(Part of a data file)
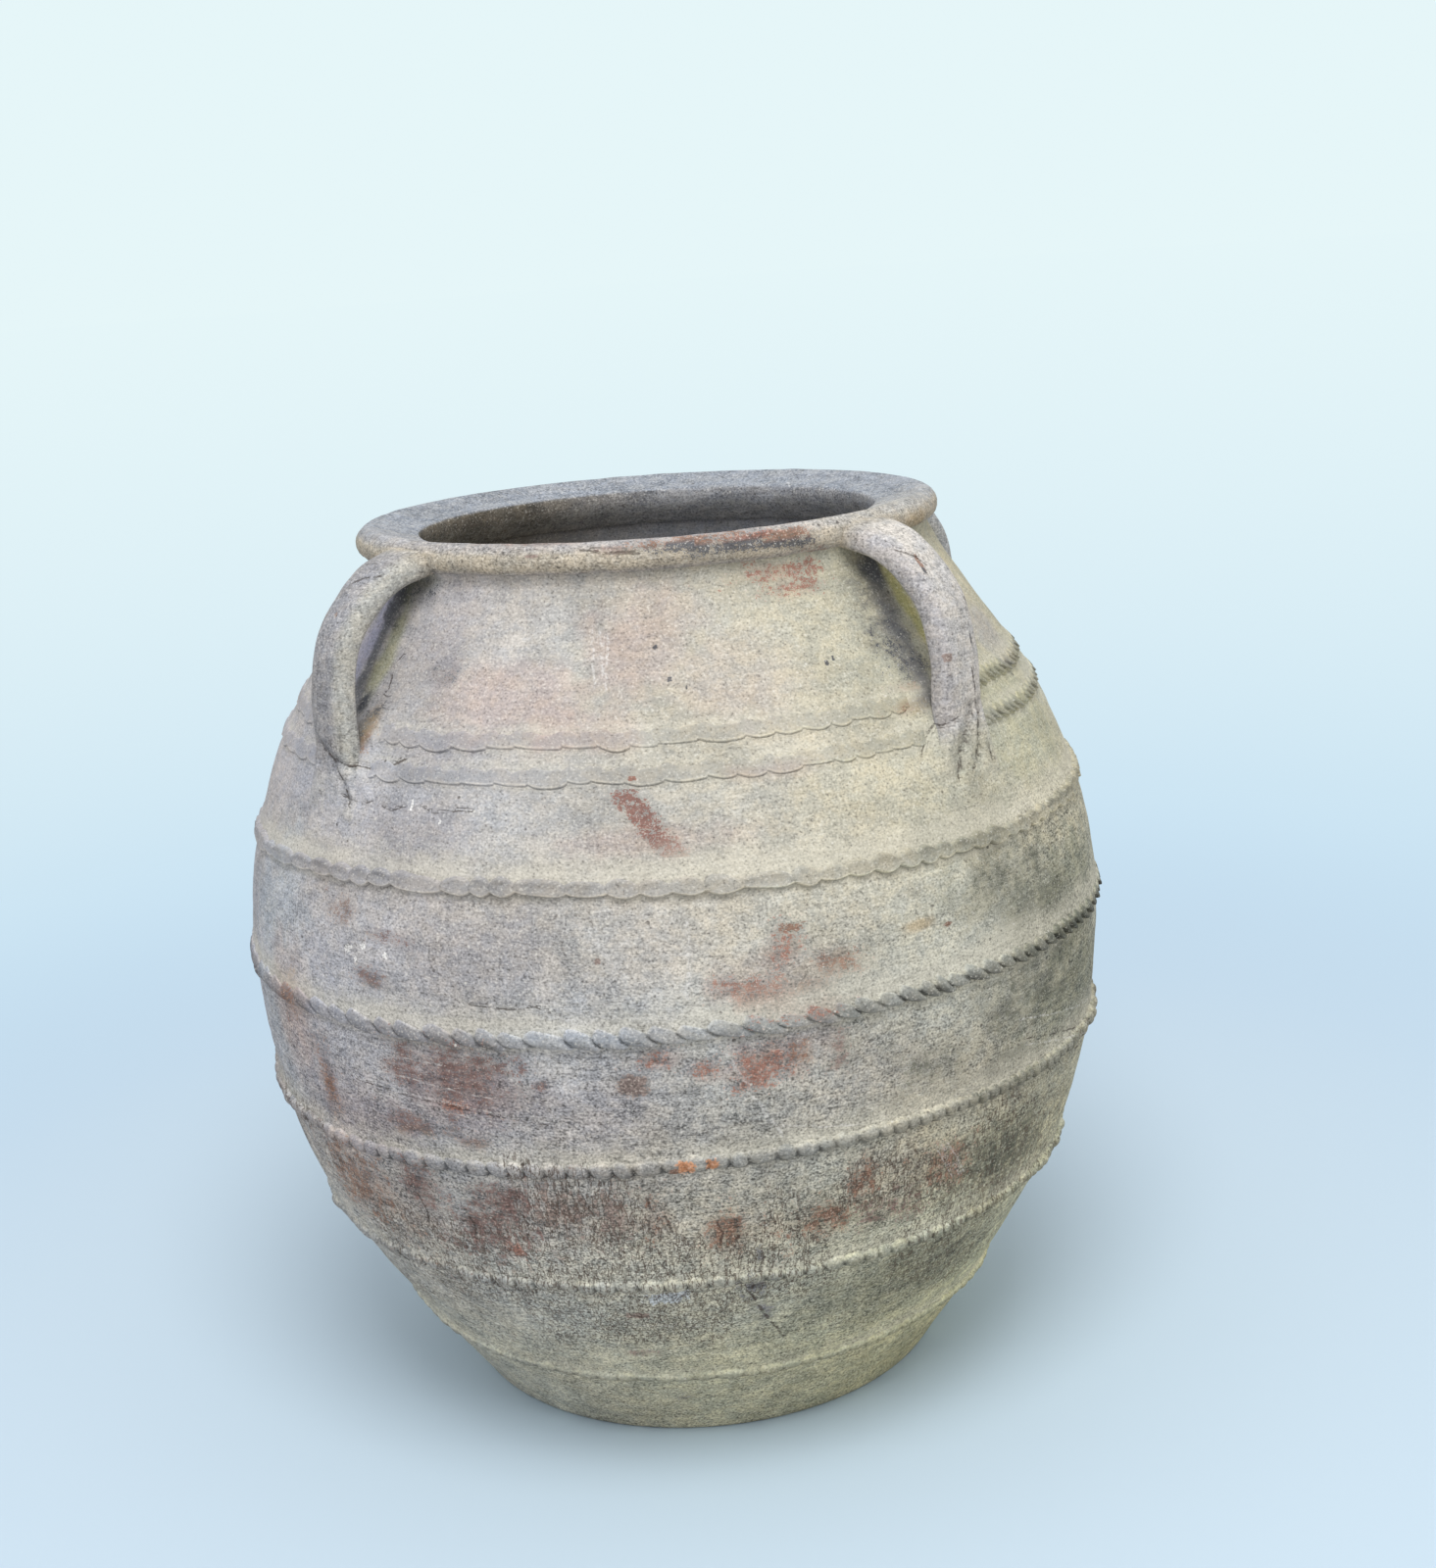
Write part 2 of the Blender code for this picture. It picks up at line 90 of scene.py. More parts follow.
# Clays, as linear colours
KHAKI = (0.52, 0.53, 0.43)
STONE = (0.51, 0.53, 0.485)
UMBER = (0.52, 0.51, 0.455)
GREY = (0.43, 0.42, 0.42)
ASH = (0.49, 0.49, 0.49)
BONE = (0.52, 0.495, 0.455)
PALE_BONE = (0.52, 0.505, 0.485)
CREAM = (0.60, 0.57, 0.44)
PINK = (0.50, 0.405, 0.375)
LILAC = (0.36, 0.35, 0.38)
PALE_LILAC = (0.46, 0.46, 0.58)
VIOLET = (0.27, 0.23, 0.25)
RED_VIOLET = (0.180, 0.110, 0.100)
OLIVE = (0.44, 0.44, 0.28)
DARK_OLIVE = (0.24, 0.25, 0.19)
YELLOW = (0.50, 0.47, 0.19)
OCHRE = (0.38, 0.27, 0.13)
BROWN = (0.25, 0.19, 0.17)
RUST = (0.24, 0.135, 0.095)
ORANGE = (0.62, 0.30, 0.16)
TERRACOTTA = (0.29, 0.140, 0.105)
SOOT = (0.075, 0.08, 0.095)
# Dark grey: painted shade in the gaps between the front straps and the wall, and dark grime where it is
# stippled
SHADE_AND_GRIME = (0.165, 0.17, 0.19)
MOSS = (0.125, 0.13, 0.10)
WHITE = (0.80, 0.80, 0.80)
PALE_BLUE = (0.50, 0.56, 0.62)
INSIDE = (0.42, 0.435, 0.47)
INSIDE_BROWN = (0.215, 0.19, 0.15)
# Painted light inside, by height: the inside is made lighter lower down and darker near the top of the mouth
INSIDE_HEIGHTS = (0.45, 0.52, 0.57, 0.60, 0.62)
INSIDE_PAINTED_LIGHT = (1.60, 1.65, 1.80, 1.05, 0.72)
RIM_BLUE = (0.30, 0.325, 0.365)
RIM_GREY = (0.39, 0.375, 0.37)
RIM_LIP = (0.45, 0.41, 0.34)
STRAP_GREY = (0.335, 0.335, 0.355)
STRAP_PALE = (0.525, 0.51, 0.49)
STRAP_EDGE = (0.49, 0.49, 0.42)
STRAP_GREEN = (0.36, 0.39, 0.36)

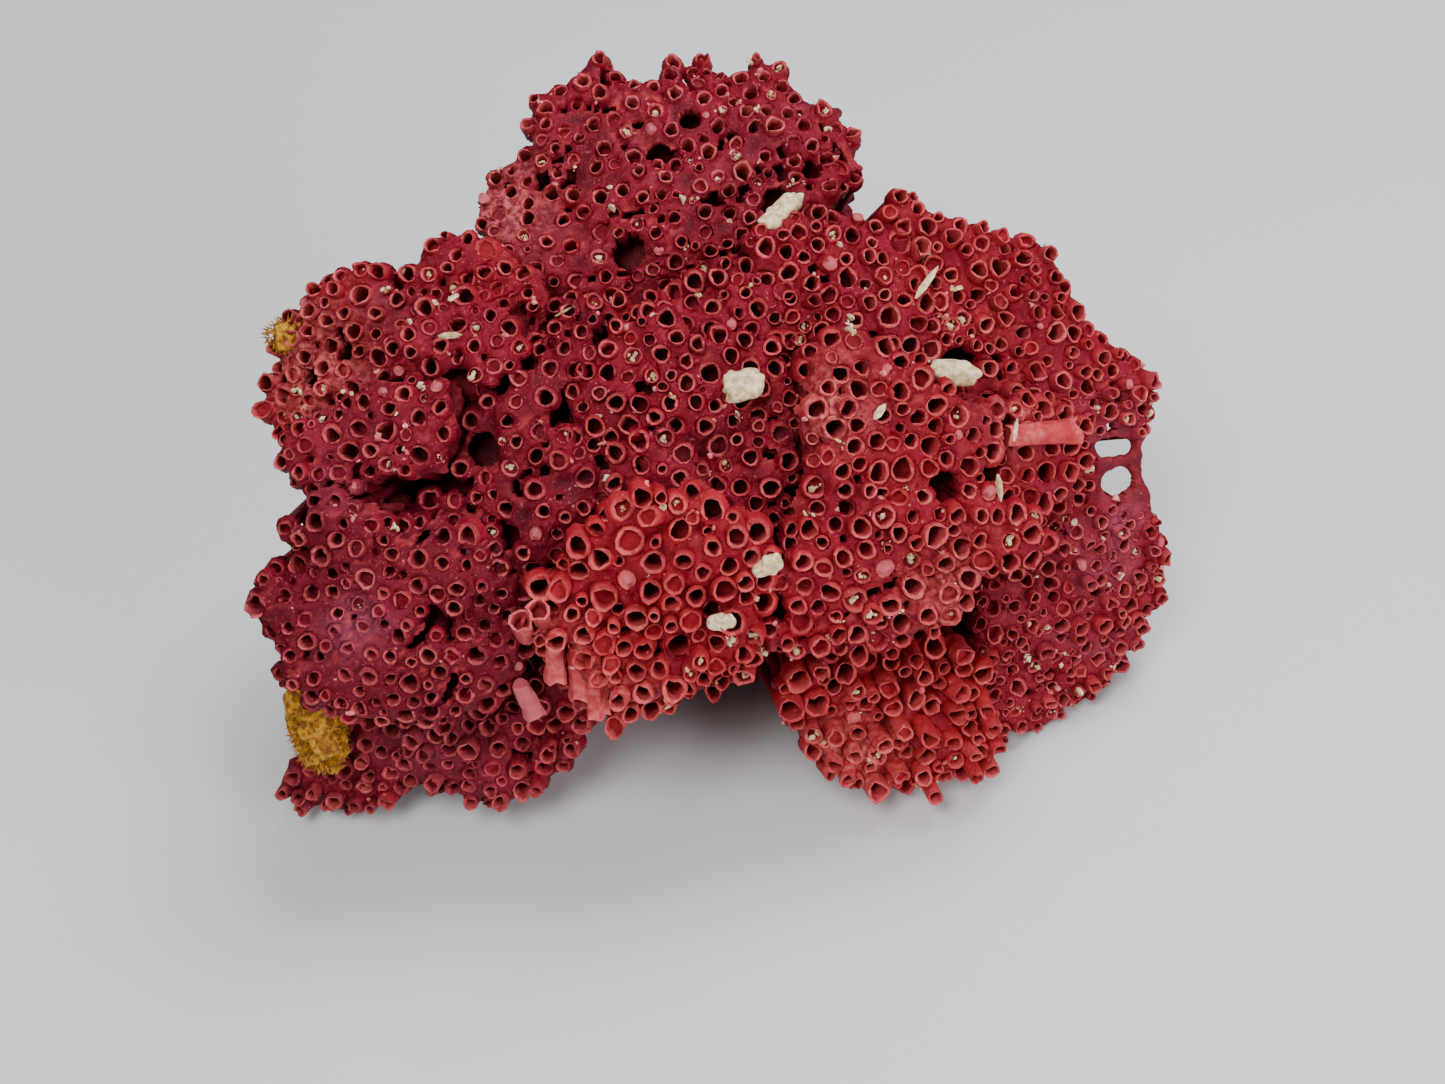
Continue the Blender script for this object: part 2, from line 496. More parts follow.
def chalk_grain():
    """Shader group: soft mottling, fine speckle and a bump height, all from noise on the piece's
    own coordinates. Mottle is 8 mm wide, speckle 0.5 mm, sparkle 0.2 mm, and height 0.8 mm with
    finer grain."""
    group = bpy.data.node_groups.new("chalk_grain", "ShaderNodeTree")
    group.interface.new_socket("Vector", in_out="INPUT", socket_type="NodeSocketVector")
    for socket in ("Mottle", "Speckle", "Sparkle", "Height"):
        group.interface.new_socket(socket, in_out="OUTPUT", socket_type="NodeSocketFloat")
    entry = group.nodes.new("NodeGroupInput")
    leave = group.nodes.new("NodeGroupOutput")
    for socket, scale, detail in (
            ("Mottle", 130, 4), ("Speckle", 1900, 2), ("Sparkle", 5200, 2), ("Height", 1300, 8)):
        noise = group.nodes.new("ShaderNodeTexNoise")
        noise.inputs["Scale"].default_value = scale
        noise.inputs["Detail"].default_value = detail
        group.links.new(entry.outputs["Vector"], noise.inputs["Vector"])
        group.links.new(noise.outputs["Fac"], leave.inputs[socket])
    return group


grain_group = chalk_grain()


def grained_skin(name, bump_strength, bump_mm):
    """A material bumped by the chalk grain on the piece's own coordinates, given back with its
    nodes, its links, its shader and the grain."""
    skin = bpy.data.materials.new(name)
    skin.use_nodes = True
    nodes, links = skin.node_tree.nodes, skin.node_tree.links
    shader = nodes["Principled BSDF"]
    coordinates = nodes.new("ShaderNodeTexCoord")
    grain = nodes.new("ShaderNodeGroup")
    grain.node_tree = grain_group
    links.new(coordinates.outputs["Object"], grain.inputs["Vector"])
    bump = nodes.new("ShaderNodeBump")
    bump.inputs["Strength"].default_value = bump_strength
    bump.inputs["Distance"].default_value = bump_mm * MM
    links.new(grain.outputs["Height"], bump.inputs["Height"])
    links.new(bump.outputs["Normal"], shader.inputs["Normal"])
    return skin, nodes, links, shader, grain


def coral_skin(name, deep, red, light, warm, rim, shade):
    """Coral colour: deep and plain red mixed by mottle, lighter where the mark 'tone' says, orange or
    darker where 'warm' does, flecked with pale grains, lilac where 'haze' meets mottle, rubbed pink
    where 'chalk' does, paler at rims and broken edges, and darkest down the bores."""
    skin, nodes, links, shader, grain = grained_skin(name, 0.8, 0.4)

    def mark(mark_name):
        node = nodes.new("ShaderNodeAttribute")
        node.attribute_name = mark_name
        return node.outputs["Fac"]

    def stretch(value, low, high, bottom, top):
        node = nodes.new("ShaderNodeMapRange")
        node.inputs["From Min"].default_value = low
        node.inputs["From Max"].default_value = high
        node.inputs["To Min"].default_value = bottom
        node.inputs["To Max"].default_value = top
        links.new(value, node.inputs["Value"])
        return node.outputs["Result"]

    def product(one, other):
        node = nodes.new("ShaderNodeMath")
        node.operation = "MULTIPLY"
        links.new(one, node.inputs[0])
        links.new(other, node.inputs[1])
        return node.outputs["Value"]

    def mixed(share, under, over):
        node = nodes.new("ShaderNodeMix")
        node.data_type = "RGBA"
        links.new(share, node.inputs[0])
        for socket, colour in ((node.inputs[6], under), (node.inputs[7], over)):
            if isinstance(colour, tuple):
                socket.default_value = colour
            else:
                links.new(colour, socket)
        return node.outputs[2]

    mottle, speckle = grain.outputs["Mottle"], grain.outputs["Speckle"]
    colour = mixed(stretch(mottle, 0.38, 0.62, 0, 1), linear(*deep), linear(*red))
    colour = mixed(stretch(mark("tone"), 0.3, 1, 0, 0.8), colour, linear(*light))
    colour = mixed(stretch(mark("warm"), 0, -0.5, 0, 1), colour, linear(*deep))
    colour = mixed(stretch(mark("warm"), 0, 1, 0, 0.85), colour, linear(*warm))
    colour = mixed(stretch(speckle, 0.58, 0.76, 0, 0.3), colour, linear(186, 70, 82))
    colour = mixed(stretch(speckle, 0.72, 0.79, 0, 0.6), colour, linear(236, 190, 188))
    colour = mixed(stretch(grain.outputs["Sparkle"], 0.64, 0.78, 0, 0.5), colour, linear(214, 120, 130))
    bloom = product(mark("haze"), stretch(mottle, 0.42, 0.66, 0, 0.75))
    colour = mixed(bloom, colour, linear(148, 78, 102))
    rubbed = product(mark("chalk"), stretch(speckle, 0.42, 0.62, 0.1, 0.8))
    colour = mixed(rubbed, colour, linear(206, 104, 104))
    colour = mixed(product(mark("rim"), stretch(speckle, 0.3, 0.7, 0.35, 1.0)), colour, linear(*rim))
    colour = mixed(stretch(mark("plug"), 0, 1, 0, 0.7), colour, linear(196, 104, 114))
    colour = mixed(stretch(mark("bore"), 0, 1, 0, 0.9), colour, linear(*shade))
    links.new(colour, shader.inputs["Base Color"])
    links.new(stretch(speckle, 0.3, 0.7, 0.4, 0.8), shader.inputs["Roughness"])
    shader.inputs["Specular IOR Level"].default_value = 0.12
    return skin


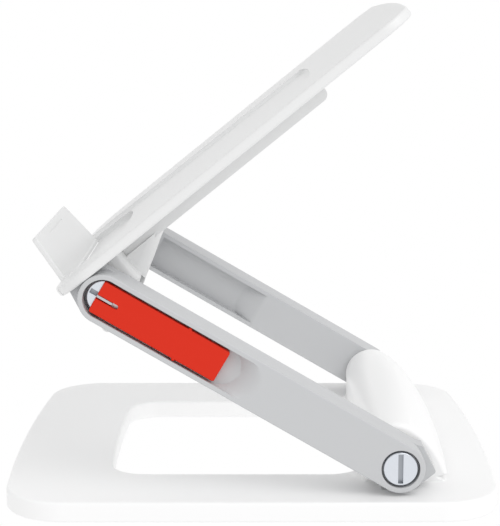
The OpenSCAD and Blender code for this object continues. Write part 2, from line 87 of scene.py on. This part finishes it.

● Task description
Search the records for the word "scene" and copy every line where it occurs.

● Final result
Write part 2 of the Blender code for this picture. It picks up at line 90 of scene.py. More parts follow.
The OpenSCAD and Blender code for this object continues. Write part 2, from line 87 of scene.py on. This part finishes it.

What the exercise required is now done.